You are viewing a plain text version of this content. The canonical link for it is here.

Posted to user@mahout.apache.org by Benson Margulies <bi...@gmail.com> on 2011/04/08 17:52:50 UTC

Clustering when you can't tune parameters

Canopy+kmeans requires some tweaking and tuning to get useful values
of T1 and T2, if nothing else.

What if the goal were to get some useful clustering of a doc set on a
single attempt with no tuning. (Or only automatable tuning.)

Any ideas?

Re: Clustering when you can't tune parameters

Posted by Lance Norskog <go...@gmail.com>.

I have a JIRA that is the code scaffolding for that, but the algorithm
is not good. I did not understand T1 and T2.

https://issues.apache.org/jira/browse/MAHOUT-563

As I now understand it, a canopy cluster has three distances:
a) the nearest is the "gravity well"
b) the farthest is "some other cluster", and
c) the in-between distance is "throw it away"

T1 is a) and T2 is b).
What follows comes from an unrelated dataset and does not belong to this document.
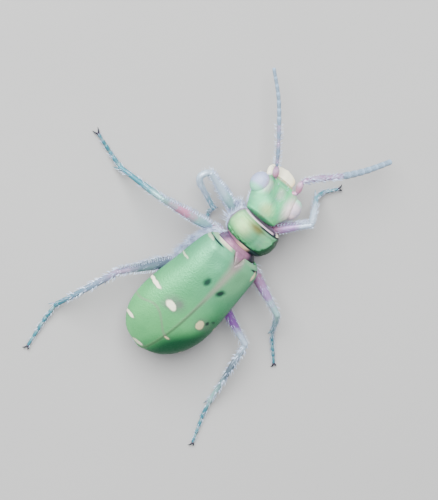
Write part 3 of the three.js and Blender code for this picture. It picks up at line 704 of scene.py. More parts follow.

T2-T1 is c)

On Fri, Apr 8, 2011 at 8:52 AM, Benson Margulies <bi...@gmail.com> wrote:
> Canopy+kmeans requires some tweaking and tuning to get useful values
> of T1 and T2, if nothing else.
>
> What if the goal were to get some useful clustering of a doc set on a
> single attempt with no tuning. (Or only automatable tuning.)
>
> Any ideas?
>



-- 
Lance Norskog
goksron@gmail.com